Jokowi, who in my opinion, is Indonesia’s finest president, said: "With a clear, genuine mind and conscience, I as a head of state acknowledge that there were gross human rights violations that did happen in many events.”

The president cited incidents spanning from 1965 to 2003, prior to his tenure as leader, including the killing and abduction of students during protests against Suharto's three-decade rule in the late 1990s.

Students leading the protests were targeted and there were also many victims during this period from Indonesia’s Chinese community.

There were also massive atrocities committed in East Timor, Aceh and West Papua, in which independence movements were brutally suppressed.

Jokowi said the government would seek to restore the rights of victims "fairly and wisely without negating judicial resolving", though he did not specify how this would be done.

The president also cited human rights violations in West Papua, noting his acknowledgement came after reading the results received from a team he formed in 2022 to investigate these violations.

Time to revisit West Papua referendum

So my question is, what next? The killings of the mid-1960s are in the history books. East Timor finally is independent and I was glad to speak to its president Jose Ramos-Horta three months ago. He assured me that his nation will not turn its back on human rights commitments.

East Timor president Jose Ramos-Horta

Jokowi is in the last stretch of his presidency as the general election to choose his successor will be held on Feb 14, 2024, and if that replacement is less liberal, then we could see a rollback of reforms and openness.

I would like to see the sincerity of Jokowi’s statement turned into real action in West Papua. West Papuans are indigenous to their island but they have a colonial occupier called Indonesia.

Papuan activists are arrested and murdered and their homeland is exploited for its vast national resources. This is another Palestine happening on our doorstep.

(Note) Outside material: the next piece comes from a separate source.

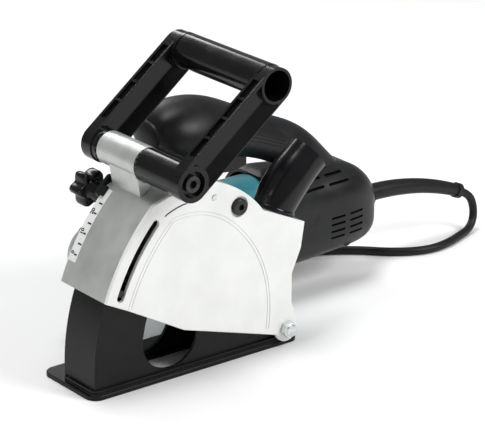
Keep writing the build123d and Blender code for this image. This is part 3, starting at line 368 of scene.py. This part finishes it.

Incidentally, the eastern half of this island is independent as Papua New Guinea.

The Western half was formally incorporated into Indonesia (initially as Irian Jaya) after a widely criticised 1969 referendum which was conducted in an atmosphere of intimidation with just over 1,000 tribal chiefs selected and instructed to vote for West Papua to join Indonesia.

Since then, thousands of civilians - almost all of them indigenous tribal people - have been killed in this silent struggle.

Unlike Timor Leste (East Timor), which Indonesia invaded in 1975 and relinquished in 1999, the freedom movement in West Papua has failed to garner many headlines.

In 2019, the situation flared up following the mass detention of Papuan students in Surabaya, East Java, for bending a flagpole bearing the Indonesian flag in front of a dormitory on Indonesia’s national day, which was celebrated on Aug 17.

This resulted in the West Papua Uprising which swept across 22 towns in the Indonesian province of West Papua and 17 cities in other parts of Indonesia from Aug 19 to Sept 30, 2019, during which a total of 61 people lost their lives.

Indonesia also expelled foreign journalists and imposed an internet blackout on the region. Even scientists who reported on the terrible exploitation of West Papua’s amazing natural resources have been booted out.

Mind you Jokowi was already president at the time. The violence, intimidation and suppression still continue, even as activists call for a new referendum.

So, what are you going to do about it, my brother? Please do something before you go. - Mkini


MARTIN VENGADESAN is an associate editor at Malaysiakini.